Ce à quoi d’autres élus « majoritaires » répondent d’une formule lapidaire : « si on n’est pas d’accord, on s’en va ». Tout en faisant remarquer que, lors des élections municipales, des listes ont été présentées, par des élus qui siègent aujourd’hui au sein du groupe écologiste, face aux maires communistes de Saint-Martin-d’Hères et d’Échirolles.
Symbole des difficultés, le contrat de mandature. Un texte qui fait le tour des ambitions du mandat, proposé à Christophe Ferrari en septembre 2020 par les communistes et les écologistes, qui non seulement n’est pas validé six mois plus tard mais n’a fait l’objet d’aucun retour ou de propositions de modification.

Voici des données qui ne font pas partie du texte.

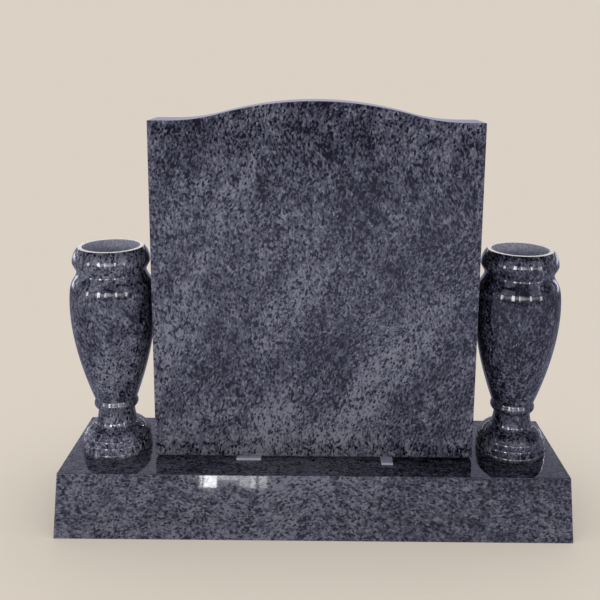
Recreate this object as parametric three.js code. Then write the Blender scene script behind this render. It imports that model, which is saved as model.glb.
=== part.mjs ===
// Upright granite memorial: a serpentine-topped tablet on a sloped-front base, between two turned flower vases.
// Millimetres, +Z up. X runs along the width, the front faces -Y, and the origin is the middle of the underside.
import * as THREE from 'three';

// Base: how far it reaches past the vases' feet at each end, and its other sizes
const BASE_END_MARGIN = 23.5;
const BASE_TOP_DEPTH = 305;
const BASE_HEIGHT = 140;
const FRONT_SLOPE_RUN = 44;
const BASE_ARRIS = 2;

// Bedding gap left where one stone sits on another
const BED = 0.3;

// Tablet
const TABLET_WIDTH = 780;
const TABLET_THICKNESS = 120;
const TABLET_SETBACK = 82;
const SHOULDER_HEIGHT = 824;
const CREST_RISE = 47;
const CROWN_HALF_WIDTH = 225;
const SHOULDER_FLAT = 45;
const TABLET_ARRIS = 1.5;
const CURVE_STEPS = 14;

// Setting strips that hold the tablet clear of the base
const STRIP_THICKNESS = 6;
const STRIP_REAR_SETBACK = 12;
const LEFT_STRIP_WIDTH = 60;
const LEFT_STRIP_OFFSET = 160;
const LEFT_STRIP_PROUD = 11;
const RIGHT_STRIP_WIDTH = 28;
const RIGHT_STRIP_OFFSET = 179;
const RIGHT_STRIP_PROUD = 29;

// Vases: where they stand
const VASE_TABLET_GAP = 7;
const VASE_SETBACK = 150;

// Vases: radii of the turned form, from the foot up
const FOOT_RADIUS = 86.5;
const FOOT_ROUND = 1.8;
const FOOT_STEP = 3;
const NECK_RADIUS = 45;
const BEAD_RADIUS = 53.2;
const BEAD_CREASE = 0.8;
const BODY_RADIUS = 103;
const GROOVE_RADIUS = 83.3;
const COLLAR_RADIUS = 93.5;
const LIP_FALL = 14.5;
const LIP_WIDTH = 10.5;
const MOUTH_CHAMFER = 1.5;

// Vases: rise of each stage, from the foot up
const FOOT_EDGE_RISE = 29;
const FOOT_STEP_RISE = 1.5;
const DOME_RISE = 68.5;
const BEAD_RISE = 26;
const CREASE_RISE = 10;
const BODY_RISE = 233;
const SHOULDER_RISE = 98;
const COLLAR_RISE = 26;
const COLLAR_TOP_RISE = 28;
const BORE_DEPTH = 200;
const BORE_FILLET = 5;
const BODY_FULLNESS = 1.72;
const VASE_SIDES = 36;

// Sizes and places worked out from those above
const VASE_X = TABLET_WIDTH / 2 + VASE_TABLET_GAP + BODY_RADIUS;
const BASE_WIDTH = 2 * (VASE_X + FOOT_RADIUS + BASE_END_MARGIN);
const FRONT_FOOT_Y = -(BASE_TOP_DEPTH + FRONT_SLOPE_RUN) / 2;
const FRONT_TOP_Y = FRONT_FOOT_Y + FRONT_SLOPE_RUN;
const BACK_Y = FRONT_TOP_Y + BASE_TOP_DEPTH;
const TABLET_FRONT_Y = FRONT_TOP_Y + TABLET_SETBACK;
const TABLET_BACK_Y = TABLET_FRONT_Y + TABLET_THICKNESS;
const STRIP_Z = BASE_HEIGHT + BED;
const TABLET_Z = STRIP_Z + STRIP_THICKNESS + BED;
const VASE_Y = FRONT_TOP_Y + VASE_SETBACK;
const VASE_Z = BASE_HEIGHT + BED;

const granite = new THREE.MeshStandardMaterial({ color: 0x4a4a57, roughness: 0.12, metalness: 0 });
const strip = new THREE.MeshStandardMaterial({ color: 0xb9b4ac, roughness: 0.7, metalness: 0 });

function named(name, geometry, material) {
  const mesh = new THREE.Mesh(geometry, material);
  mesh.name = name;
  return mesh;
}

// Base: one block with a level top, an upright back and a front that slopes outwards to the ground
function makeBase() {
  const slope = Math.hypot(FRONT_SLOPE_RUN, BASE_HEIGHT);
  const alongSlope = { y: (FRONT_SLOPE_RUN / slope) * BASE_ARRIS, z: (BASE_HEIGHT / slope) * BASE_ARRIS };
  const side = new THREE.Shape([
    new THREE.Vector2(FRONT_FOOT_Y, 0),
    new THREE.Vector2(BACK_Y, 0),
    new THREE.Vector2(BACK_Y, BASE_HEIGHT - BASE_ARRIS),
    new THREE.Vector2(BACK_Y - BASE_ARRIS, BASE_HEIGHT),
    new THREE.Vector2(FRONT_TOP_Y + BASE_ARRIS, BASE_HEIGHT),
    new THREE.Vector2(FRONT_TOP_Y - alongSlope.y, BASE_HEIGHT - alongSlope.z),
  ]);
  const geometry = new THREE.ExtrudeGeometry(side, {
    depth: BASE_WIDTH - 2 * BASE_ARRIS,
    bevelEnabled: true,
    bevelThickness: BASE_ARRIS,
    bevelSize: BASE_ARRIS,
    bevelOffset: -BASE_ARRIS,
    bevelSegments: 1,
  });
  geometry.translate(0, 0, -(BASE_WIDTH - 2 * BASE_ARRIS) / 2);
  const base = named('base', geometry, granite);
  base.quaternion.setFromRotationMatrix(new THREE.Matrix4().makeBasis(
    new THREE.Vector3(0, 1, 0), new THREE.Vector3(0, 0, 1), new THREE.Vector3(1, 0, 0)));
  return base;
}

// Serpentine top: a convex crown arc and a concave arc that meet in one tangent, then level shoulders
function serpentineHalf() {
  const sweep = TABLET_WIDTH / 2 - SHOULDER_FLAT;
  const angle = 2 * Math.atan(CREST_RISE / sweep);
  const crownRadius = CROWN_HALF_WIDTH / Math.sin(angle);
  const hollowRadius = (sweep - CROWN_HALF_WIDTH) / Math.sin(angle);
  const points = [];
  for (let i = 0; i <= CURVE_STEPS; i++) {
    const a = (angle * i) / CURVE_STEPS;
    points.push([sweep - hollowRadius * Math.sin(a), SHOULDER_HEIGHT + hollowRadius * (1 - Math.cos(a))]);
  }
  for (let i = CURVE_STEPS - 1; i >= 0; i--) {
    const a = (angle * i) / CURVE_STEPS;
    points.push([crownRadius * Math.sin(a), SHOULDER_HEIGHT + CREST_RISE - crownRadius * (1 - Math.cos(a))]);
  }
  return points;
}

function makeTablet() {
  const half = serpentineHalf();
  const other = half.slice(0, -1).reverse().map(([x, z]) => [-x, z]);
  const outline = [
    [-TABLET_WIDTH / 2, 0],
    [TABLET_WIDTH / 2, 0],
    [TABLET_WIDTH / 2, SHOULDER_HEIGHT],
    ...half,
    ...other,
    [-TABLET_WIDTH / 2, SHOULDER_HEIGHT],
  ];
  const face = new THREE.Shape(outline.map(([x, z]) => new THREE.Vector2(x, z)));
  const geometry = new THREE.ExtrudeGeometry(face, {
    depth: TABLET_THICKNESS - 2 * TABLET_ARRIS,
    bevelEnabled: true,
    bevelThickness: TABLET_ARRIS,
    bevelSize: TABLET_ARRIS,
    bevelOffset: -TABLET_ARRIS,
    bevelSegments: 1,
  });
  const tablet = named('tablet', geometry, granite);
  tablet.rotation.x = Math.PI / 2;
  tablet.position.set(0, TABLET_BACK_Y - TABLET_ARRIS, TABLET_Z);
  return tablet;
}

// Setting strips: thin slips that run under the tablet from front to back and show in front of it
function makeStrip(name, x, width, proud) {
  const front = TABLET_FRONT_Y - proud;
  const back = TABLET_BACK_Y - STRIP_REAR_SETBACK;
  const slip = named(name, new THREE.BoxGeometry(width, back - front, STRIP_THICKNESS), strip);
  slip.position.set(x, (front + back) / 2, STRIP_Z + STRIP_THICKNESS / 2);
  return slip;
}

// One stage of a turned profile, from radius a to radius b over a rise, through [height share, radius share]
function stage(a, b, from, rise, shares) {
  return shares.map(([h, s]) => new THREE.Vector2(a + (b - a) * s, from + rise * h));
}

// Vase: a stepped foot that domes in to a waist, a bead, a tapering body, a round shoulder and a rolled collar
function vaseProfile() {
  const stepRadius = FOOT_RADIUS - FOOT_STEP;
  const lipRadius = COLLAR_RADIUS - LIP_FALL;
  const boreRadius = lipRadius - LIP_WIDTH - MOUTH_CHAMFER;
  const points = [new THREE.Vector2(0, 0)];
  let z = 0;
  points.push(...stage(FOOT_RADIUS - FOOT_ROUND, FOOT_RADIUS, z, FOOT_EDGE_RISE,
    [[0, 0], [0.25, 0.8], [0.5, 1], [0.8, 0.8], [1, 0.2]]));
  z += FOOT_EDGE_RISE + FOOT_STEP_RISE;
  points.push(...stage(stepRadius, NECK_RADIUS, z, DOME_RISE,
    [[0, 0], [0.1, -0.012], [0.21, 0.02], [0.24, 0.075], [0.35, 0.153], [0.46, 0.286], [0.57, 0.494],
      [0.68, 0.727], [0.79, 0.89], [0.9, 0.975], [1, 1]]));
  z += DOME_RISE;
  points.push(...stage(NECK_RADIUS, BEAD_RADIUS, z, BEAD_RISE, [[0.25, 0.1], [0.5, 0.45], [0.75, 0.83], [1, 1]]));
  z += BEAD_RISE;
  points.push(...stage(BEAD_RADIUS, BEAD_RADIUS - BEAD_CREASE, z, CREASE_RISE, [[0.5, 0.5], [0.8, 1]]));
  z += CREASE_RISE;
  for (const t of [0, 0.07, 0.15, 0.24, 0.34, 0.45, 0.57, 0.7, 0.84]) {
    const s = 1 - Math.pow(1 - t, BODY_FULLNESS);
    points.push(new THREE.Vector2(BEAD_RADIUS + (BODY_RADIUS - BEAD_RADIUS) * s, z + BODY_RISE * t));
  }
  z += BODY_RISE;
  points.push(...stage(BODY_RADIUS, GROOVE_RADIUS, z, SHOULDER_RISE,
    [[0, 0], [0.2, 0.02], [0.37, 0.09], [0.5, 0.18], [0.6, 0.31], [0.7, 0.5], [0.8, 0.7], [0.87, 0.82],
      [0.94, 0.92], [1, 1]]));
  z += SHOULDER_RISE;
  points.push(...stage(GROOVE_RADIUS, COLLAR_RADIUS, z, COLLAR_RISE,
    [[0.18, 0.14], [0.36, 0.47], [0.56, 0.8], [0.78, 0.96], [1, 1]]));
  z += COLLAR_RISE;
  points.push(...stage(COLLAR_RADIUS, lipRadius, z, COLLAR_TOP_RISE,
    [[0.28, 0.09], [0.5, 0.24], [0.7, 0.45], [0.87, 0.71], [0.97, 0.9], [1, 1]]));
  z += COLLAR_TOP_RISE;
  points.push(
    new THREE.Vector2(boreRadius + MOUTH_CHAMFER, z),
    new THREE.Vector2(boreRadius, z - MOUTH_CHAMFER),
    new THREE.Vector2(boreRadius, z - BORE_DEPTH + BORE_FILLET),
    new THREE.Vector2(boreRadius - BORE_FILLET, z - BORE_DEPTH),
    new THREE.Vector2(0, z - BORE_DEPTH),
  );
  return points;
}

function makeVase(name, x) {
  const vase = named(name, new THREE.LatheGeometry(vaseProfile(), VASE_SIDES), granite);
  vase.rotation.x = Math.PI / 2;
  vase.position.set(x, VASE_Y, VASE_Z);
  return vase;
}

const memorial = new THREE.Group();
memorial.add(
  makeBase(),
  makeTablet(),
  makeStrip('left_strip', -LEFT_STRIP_OFFSET, LEFT_STRIP_WIDTH, LEFT_STRIP_PROUD),
  makeStrip('right_strip', RIGHT_STRIP_OFFSET, RIGHT_STRIP_WIDTH, RIGHT_STRIP_PROUD),
  makeVase('left_vase', -VASE_X),
  makeVase('right_vase', VASE_X),
);

export default memorial;
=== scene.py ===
import math

import bmesh
import bpy
from mathutils import Matrix, Vector


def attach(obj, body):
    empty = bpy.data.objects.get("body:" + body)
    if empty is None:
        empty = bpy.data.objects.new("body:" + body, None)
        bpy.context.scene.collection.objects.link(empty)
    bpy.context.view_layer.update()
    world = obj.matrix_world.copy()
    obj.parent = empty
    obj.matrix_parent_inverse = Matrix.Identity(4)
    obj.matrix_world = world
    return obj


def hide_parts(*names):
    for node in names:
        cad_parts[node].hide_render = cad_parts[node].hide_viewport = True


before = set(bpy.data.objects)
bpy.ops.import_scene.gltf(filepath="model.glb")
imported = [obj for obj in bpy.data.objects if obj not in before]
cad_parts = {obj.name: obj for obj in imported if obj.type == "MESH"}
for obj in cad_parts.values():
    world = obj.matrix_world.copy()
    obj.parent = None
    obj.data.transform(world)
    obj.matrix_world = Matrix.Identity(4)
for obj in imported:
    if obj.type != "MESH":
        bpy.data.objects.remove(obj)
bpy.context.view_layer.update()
scene = bpy.context.scene
MM = 0.001

# ---------------------------------------------------------------- sizes, in millimetres, as in the CAD
BASE_HALF = 610
BASE_HEIGHT = 140
FRONT_FOOT_Y, FRONT_TOP_Y, BACK_Y = -174.5, -130.5, 174.5
BASE_ARRIS, BASE_TOP_ROUND = 2, 2.3

TABLET_HALF = 390
TABLET_FRONT_Y, TABLET_BACK_Y = -48.5, 71.5
TABLET_Z = 146.6
SHOULDER_HEIGHT, CREST_RISE = 824, 47
CROWN_HALF, SHOULDER_FLAT = 225, 45
TABLET_ARRIS, TABLET_CORNER_ROUND = 1.5, 2

VASE_X, VASE_Y, VASE_Z = 500, 19.5, 140.3
VASE_HEIGHT = 520
BODY_LOW, BODY_HIGH, BODY_SWELL = (53.2, 135), (103, 368), 1.72
MOUTH_RADIUS, MOUTH_WALL_TOP, MOUTH_WALL_LOW, MOUTH_FLOOR = 67, 518.5, 325, 320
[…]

La décision budgétaire modificative attendue en septembre
Qu’en sera-t-il de l’avenir ? « Je fais confiance à l’intelligence collective », professe Guillaume Lissy qui concède toutefois : « on peut craindre que l’ambition soit soit un peu atténuée par la situation, mais je reste optimiste ».
Une échéance se profile à l’horizon, celle de la décision budgétaire modificative qui devrait intervenir après l’été. Et qui est déjà en préparation. « Il faudra des inflexions sur des choix politiques essentiels », indique Céline Delattes qui cite notamment la marche vers la gratuité de transports.
Et l’homme de la rue dans tout ça ? L’ambition est partagée par les élus communistes et écologistes : il est urgent de sortir du huis clos des couloirs de la métropole, de développer les contacts avec le monde associatif, d’expliquer ce que sont les enjeux et les différents choix, de permettre à chacun de donner son avis. Une démocratie participative que ces temps d’épidémie ne favorisent guère.
Les sept groupes des élus de Grenoble Alpes métropole
Une Métropole d’avance (UMA), écologistes.
Notre Métropole commune (NMC), « petites communes ».
Arc des communes en transitions écologiques et sociales (ACTES), socialistes et apparentés.
Communes, coopération et citoyenneté (CCC), communistes et apparentés.
Communes au coeur de la Métropole (CCM), droite.
Métropole territoires de progrès solidaires (MTPS), LaRem.
Groupe d’opposition – Société civile, divers droite et centre (GO-SCDDC), droite.